## Begin

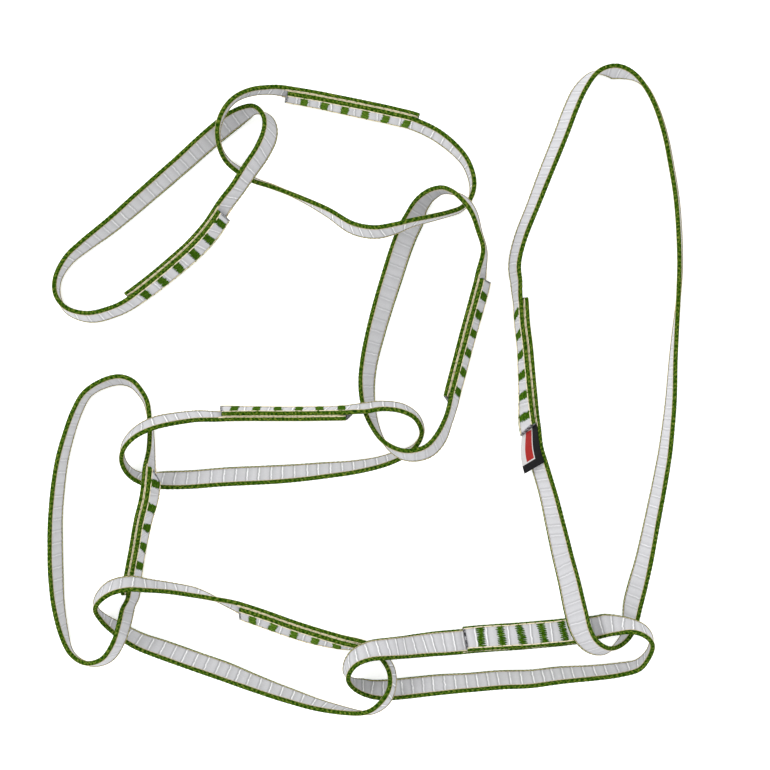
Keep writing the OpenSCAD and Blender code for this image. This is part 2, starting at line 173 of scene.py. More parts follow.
# ---------------------------------------------------------------- how each sling lies
# A route's points follow the tape's upper edge, counter-clockwise from above:
# [x, y, lean in degrees with plus towards the inside, height of the lower edge].
# join is the first and last route point of the sewn overlap, the side on which the
# tape starts (1 = inside), and the route places of the first and last bar tack.
# cuts is how far the lower corner of each cut end lies behind the upper one.
# ribs is how strongly the cross ribs show, in their height and in their painted highlight and
# shade, and cell is the usual distance between them.
SLINGS = {
    "tie_in": {
        "join": (10, 15, 1, 10.6, 14.7),
        "cuts": (0, -0.005),
        "ribs": 0.4,
        "cell": 0.0046,
        "tack_slant": -0.3,
        "route": [
            [0.1135, 0.148, -15, 0], [0.1065, 0.1452, 10, 0], [0.101, 0.1378, 23, 0],
            [0.0965, 0.128, 25, 0], [0.0915, 0.1148, 25, 0], [0.0853, 0.0997, 24, 0],
            [0.0788, 0.0837, 21, 0], [0.0731, 0.0694, 20, 0], [0.0702, 0.058, 17, 0],
            [0.0708, 0.0495, 15, 0], [0.072, 0.042, 10, 0], [0.0728, 0.0306, 10, 0],
            [0.0742, 0.0192, 11, 0], [0.0753, 0.0078, 15, 0], [0.0765, -0.0036, 20, 0],
            [0.078, -0.015, 29, 0], [0.0804, -0.0255, 31, 0], [0.0836, -0.036, 31, 0],
            [0.0874, -0.0485, 33, 0], [0.091, -0.0615, 39, 0], [0.0944, -0.0745, 44, 0.0005],
            [0.0973, -0.087, 48, 0.0055], [0.0992, -0.098, 51, 0.0125], [0.1009, -0.106, 48, 0.0146],
            [0.1038, -0.1115, 40, 0.0146], [0.1089, -0.1149, 26, 0.0115], [0.115, -0.1154, 6, 0.0045],
            [0.1202, -0.1125, -6, 0.0003], [0.1236, -0.1065, -22, 0], [0.1258, -0.099, -31, 0],
            [0.128, -0.0903, -31, 0], [0.1306, -0.0777, -25, 0], [0.1333, -0.062, -20, 0],
            [0.1362, -0.046, -17, 0], [0.1386, -0.031, -14, 0], [0.14, -0.017, -10, 0],
            [0.1409, -0.003, -6, 0], [0.1411, 0.012, 0, 0], [0.1416, 0.027, 6, 0],
            [0.1423, 0.043, 13, 0], [0.1427, 0.058, 16, 0], [0.1422, 0.073, 17, 0],
            [0.141, 0.088, 17, 0], [0.1386, 0.103, 17, 0], [0.1356, 0.1177, 17, 0],
            [0.131, 0.1312, 17, 0], [0.1256, 0.1404, 15, 0], [0.12, 0.146, -7, 0]],
    },
    "loop_1": {
        "join": (18, 23, 1, 18.28, 22.42),
        "cuts": (0.0006, -0.0008),
        "ribs": 1.0,
        "cell": 0.0049,
        "tack_slant": -0.07,
        "route": [
            [-0.0075, -0.1294, 9, 0.0085], [-0.0054, -0.1353, -15, 0.003], [0.001, -0.1396, -26, 0],
            [0.009, -0.141, -33, 0], [0.02, -0.1403, -35, 0], [0.034, -0.1386, -33, 0],
            [0.0481, -0.1371, -28, 0], [0.0621, -0.1359, -28, 0], [0.0761, -0.1351, -25, 0],
            [0.0901, -0.1331, -22, 0], [0.1041, -0.1316, -17, 0], [0.1162, -0.1299, -14, 0],
            [0.1245, -0.127, -7, 0.001], [0.1282, -0.1209, 4, 0.004], [0.1287, -0.1145, 9, 0.009],
            [0.125, -0.11, 16, 0.0128], [0.119, -0.108, 22, 0.0132], [0.112, -0.11, 46, 0.0105],
            [0.1046, -0.1138, 58, 0.004], [0.093, -0.1166, 65, 0], [0.081, -0.1178, 65, 0],
            [0.069, -0.1187, 63, 0], [0.058, -0.1192, 60, 0], [0.0466, -0.1201, 59, 0],
            [0.033, -0.1215, 55, 0.0005], [0.021, -0.1215, 48, 0.004], [0.011, -0.1205, 41, 0.011],
            [0.0023, -0.1205, 34, 0.0134], [-0.0043, -0.1232, 23, 0.013]],
    },
    "loop_2": {
        "join": (16, 21, -1, 16.25, 20.4),
        "cuts": (0, 0.001),
        "ribs": 0.95,
        "cell": 0.0053,
        "tack_slant": 0,
        "route": [
            [-0.1211, -0.0978, 14, 0.0075], [-0.1202, -0.1042, 0, 0.002], [-0.1145, -0.1108, -14, 0],
            [-0.105, -0.1174, -23, 0], [-0.093, -0.1224, -29, 0], [-0.079, -0.1274, -29, 0],
            [-0.065, -0.1323, -29, 0], [-0.051, -0.137, -22, 0], [-0.037, -0.1414, -16, 0],
            [-0.023, -0.1448, -8, 0.001], [-0.0098, -0.1456, 3, 0.005], [0.0005, -0.1434, 17, 0.012],
            [0.0069, -0.1384, 23, 0.0136], [0.0106, -0.1326, 14, 0.011], [0.0104, -0.1269, 8, 0.0045],
            [0.0065, -0.1215, 0, 0], [0, -0.1163, -12, 0], [-0.0114, -0.1132, -24, 0],
            [-0.0228, -0.1098, -31, 0], [-0.0342, -0.1061, -33, 0], [-0.0456, -0.102, -33, 0],
            [-0.057, -0.0983, -30, 0], [-0.068, -0.0951, -12, 0], [-0.079, -0.0934, 6, 0.0005],
            [-0.0895, -0.0915, 10, 0.003], [-0.0985, -0.0895, 15, 0.0115], [-0.1062, -0.0891, 22, 0.0136],
            [-0.1144, -0.0916, 24, 0.013]],
    },
    "loop_3": {
        "join": (18, 23, 1, 18.4, 22.45),
        "cuts": (0, 0.005),
        "ribs": 0.35,
        "cell": 0.0055,
        "tack_slant": 0.27,
        "route": [
            [-0.113, 0.0066, -18, 0], [-0.121, 0.0042, -13, 0], [-0.1285, -0.0012, -7, 0],
            [-0.1332, -0.0092, -7, 0], [-0.137, -0.0195, -8, 0], [-0.1404, -0.0315, -10, 0],
            [-0.1426, -0.045, -12, 0], [-0.1438, -0.059, -13, 0], [-0.1441, -0.073, -15, 0],
            [-0.1436, -0.087, -14, 0], [-0.1419, -0.0995, -8, 0], [-0.1386, -0.1112, 0, 0.0005],
            [-0.1333, -0.1195, 13, 0.003], [-0.1256, -0.1225, 15, 0.0075], [-0.1174, -0.1194, 18, 0.0125],
            [-0.1124, -0.1122, 17, 0.0136], [-0.1108, -0.105, 18, 0.0095], [-0.1104, -0.099, 18, 0.0035],
            [-0.1094, -0.0934, 15, 0], [-0.1075, -0.0822, 12, 0], [-0.105, -0.0706, 11, 0.002],
            [-0.1019, -0.0588, 14, 0.0085], [-0.0984, -0.0474, 16, 0.0134], [-0.0977, -0.0358, 13, 0.01],
            [-0.0982, -0.027, 1, 0.0025], [-0.0981, -0.017, -7, 0], [-0.0989, -0.0065, -14, 0],
            [-0.1016, -0.0004, -17, 0], [-0.1063, 0.0048, -19, 0]],
    },
    "loop_4": {
        "join": (5, 10, 1, 5.3, 9.5),
        "cuts": (0, 0),
        "ribs": 1.0,
        "cell": 0.0055,
        "tack_slant": -0.02,
        "route": [
            [0.0254, -0.0195, 3, 0.005], [0.0226, -0.013, 8, 0.0105], [0.0163, -0.0096, 14, 0.0128],
            [0.008, -0.0086, 15, 0.0132], [0.0006, -0.0098, 17, 0.0132], [-0.007, -0.0113, 13, 0.0115],
            [-0.0188, -0.0117, 11, 0.006], [-0.0306, -0.012, 11, 0.0005], [-0.0424, -0.012, 11, 0],
            [-0.0542, -0.012, 12, 0.0005], [-0.066, -0.0123, 15, 0.0015], [-0.0765, -0.0137, 19, 0.004],
            [-0.0866, -0.0153, 22, 0.011], [-0.0948, -0.0174, 24, 0.0136], [-0.1022, -0.021, 21, 0.0134],
            [-0.1078, -0.0262, 15, 0.01], [-0.1101, -0.0322, 5, 0.0045], [-0.1083, -0.038, -6, 0.001],
            [-0.103, -0.0422, -18, 0], [-0.094, -0.0446, -33, 0], [-0.08, -0.0446, -36, 0],
            [-0.065, -0.0435, -37, 0], [-0.05, -0.0428, -37, 0], [-0.035, -0.0418, -35, 0],
            [-0.02, -0.04, -30, 0], [-0.006, -0.0379, -23, 0], [0.006, -0.0352, -18, 0],
            [0.0155, -0.0315, -14, 0], [0.0224, -0.0262, -1, 0]],
    },
    "loop_5": {
        "join": (18, 23, 1, 18.45, 22.3),
        "cuts": (0, 0.002),
        "ribs": 0.35,
        "cell": 0.0052,
        "tack_slant": 0.12,
        "route": [
            [0.0343, 0.0917, -10, 0.005], [0.0285, 0.091, -22, 0.0015], [0.023, 0.0873, -34, 0],
            [0.0185, 0.0812, -49, 0], [0.0145, 0.0738, -53, 0], [0.011, 0.0645, -53, 0],
            [0.0075, 0.0533, -52, 0], [0.0038, 0.0405, -48, 0], [0.0006, 0.0275, -43, 0],
            [-0.0019, 0.0145, -37, 0], [-0.0028, 0.003, -33, 0], [-0.0014, -0.0075, -27, 0],
            [0.003, -0.017, -13, 0.0025], [0.009, -0.0235, 3, 0.0095], [0.0175, -0.0266, 22, 0.0132],
            [0.0256, -0.0253, 29, 0.0133], [0.031, -0.0206, 28, 0.0115], [0.0354, -0.013, 20, 0.0065],
            [0.0369, -0.0046, 21, 0.001], [0.0398, 0.0069, 22, 0], [0.0428, 0.0184, 22, 0],
            [0.0458, 0.0299, 23, 0], [0.0488, 0.0409, 24, 0], [0.0516, 0.0519, 22, 0.001],
            [0.0532, 0.0632, 10, 0.004], [0.0503, 0.0718, 10, 0.01], [0.0472, 0.079, 15, 0.0134],
            [0.0432, 0.0844, 16, 0.0136], [0.0388, 0.089, 5, 0.0105]],
    },
    "loop_6": {
        "join": (5, 10, -1, 5.4, 9.3),
        "cuts": (0, 0),
        "ribs": 0.85,
        "cell": 0.0053,
        "tack_slant": -0.1,
        "route": [
            [0.0484, 0.0885, 0, 0], [0.0495, 0.096, -4, 0], [0.0466, 0.105, -7, 0],
            [0.0405, 0.1125, -11, 0], [0.0326, 0.1188, -13, 0], [0.024, 0.124, -12, 0],
            [0.012, 0.1272, -12, 0], [0, 0.1298, -12, 0], [-0.012, 0.1322, -11, 0],
            [-0.024, 0.1344, -9, 0.0005], [-0.036, 0.136, -7, 0.002], [-0.0447, 0.1368, -1, 0.0045],
            [-0.0522, 0.1348, 2, 0.008], [-0.0586, 0.1302, 6, 0.0125], [-0.0634, 0.124, 5, 0.0135],
            [-0.0658, 0.1168, 5, 0.0122], [-0.0659, 0.1104, 2, 0.007], [-0.0639, 0.1046, -7, 0.0015],
            [-0.0596, 0.1002, -13, 0], [-0.0525, 0.0956, -11, 0], [-0.042, 0.0922, -8, 0],
            [-0.029, 0.0874, -2, 0], [-0.0167, 0.0822, 9, 0.001], [-0.006, 0.0759, 16, 0.0035],
            [0.004, 0.0734, 18, 0.0085], [0.013, 0.0744, 14, 0.0108], [0.0208, 0.0762, 6, 0.0104],
            [0.0298, 0.0784, 2, 0.0065], [0.038, 0.0809, 0, 0.0015], [0.044, 0.0834, 0, 0]],
    },
    "loop_7": {
        "join": (13, 18, 1, 13.6, 17.55),
        "cuts": (0, 0.0038),
        "ribs": 0.6,
        "cell": 0.0052,
        "tack_slant": 0,
        "route": [
            [-0.054, 0.1294, -17, 0.001], [-0.062, 0.1268, -30, 0], [-0.072, 0.1195, -33, 0],
            [-0.087, 0.1056, -29, 0], [-0.1033, 0.091, -26, 0], [-0.1179, 0.0776, -20, 0],
            [-0.13, 0.0674, -13, 0], [-0.137, 0.0602, -6, 0], [-0.1412, 0.0515, 2, 0],
            [-0.141, 0.0435, 6, 0], [-0.136, 0.0376, 13, 0], [-0.127, 0.0354, 17, 0],
            [-0.117, 0.0376, 16, 0], [-0.1088, 0.0428, 16, 0], [-0.0993, 0.05, 19, 0],
            [-0.09, 0.0578, 21, 0], [-0.081, 0.0658, 23, 0.0005], [-0.0728, 0.0742, 24, 0.003],
            [-0.0657, 0.0826, 22, 0.009], [-0.0595, 0.0914, 21, 0.0129], [-0.0542, 0.1, 24, 0.0132],
            [-0.0492, 0.108, 26, 0.012], [-0.0462, 0.1164, 27, 0.0085], [-0.0461, 0.123, 18, 0.005],
            [-0.0493, 0.1282, -2, 0.0025]],
    },
}


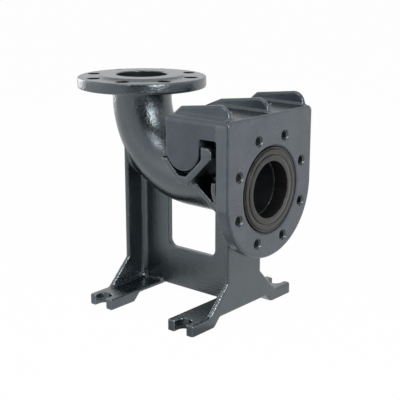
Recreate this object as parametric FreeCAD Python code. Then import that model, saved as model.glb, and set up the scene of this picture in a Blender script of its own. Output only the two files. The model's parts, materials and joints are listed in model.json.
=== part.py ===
"""Discharge pedestal (duck-foot bend) with its hook-on claw and rubber seal, for a sewage pump.

Millimetres, +Z up, floor at z = 0. +X runs from the upright discharge pipe towards the pump,
and the part is symmetric about the plane y = 0. Every x below is measured from the discharge
axis, and the finished shapes are moved so that the origin is the middle of the footprint.

The real object is two castings and a seal. Each casting is drawn whole, its edges are bevelled,
and it is then divided into named features that touch face to face.
"""
import FreeCAD, Part
import math
import os

from FreeCAD import Vector

# Bent pipe
pipe_bore = 80.0
pipe_wall = 6.0
bend_radius = 110.0
port_height = 200.0             # floor to the axis of the pump port
neck_length = 15.0              # straight pipe from the bend to the discharge flange
tail_length = 101.7             # straight pipe from the bend to the inlet flange

# Discharge flange, DN80 drilled for eight M16 bolts
flange_diameter = 200.0
flange_thickness = 17.0
raised_face_diameter = 132.0
raised_face_height = 3.0
bolt_circle = 160.0
bolt_hole_diameter = 18.0
bolt_count = 8
flange_edge_bevel = 1.5
neck_root = 6.0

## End

OBJECTIVE | Copy out only the lines above from the one with "Recreate this object" to the one with "a sewage pump.", inclusive, exactly as they stand.

SOLUTION TO THE PROBLEM |
Recreate this object as parametric FreeCAD Python code. Then import that model, saved as model.glb, and set up the scene of this picture in a Blender script of its own. Output only the two files. The model's parts, materials and joints are listed in model.json.
=== part.py ===
"""Discharge pedestal (duck-foot bend) with its hook-on claw and rubber seal, for a sewage pump.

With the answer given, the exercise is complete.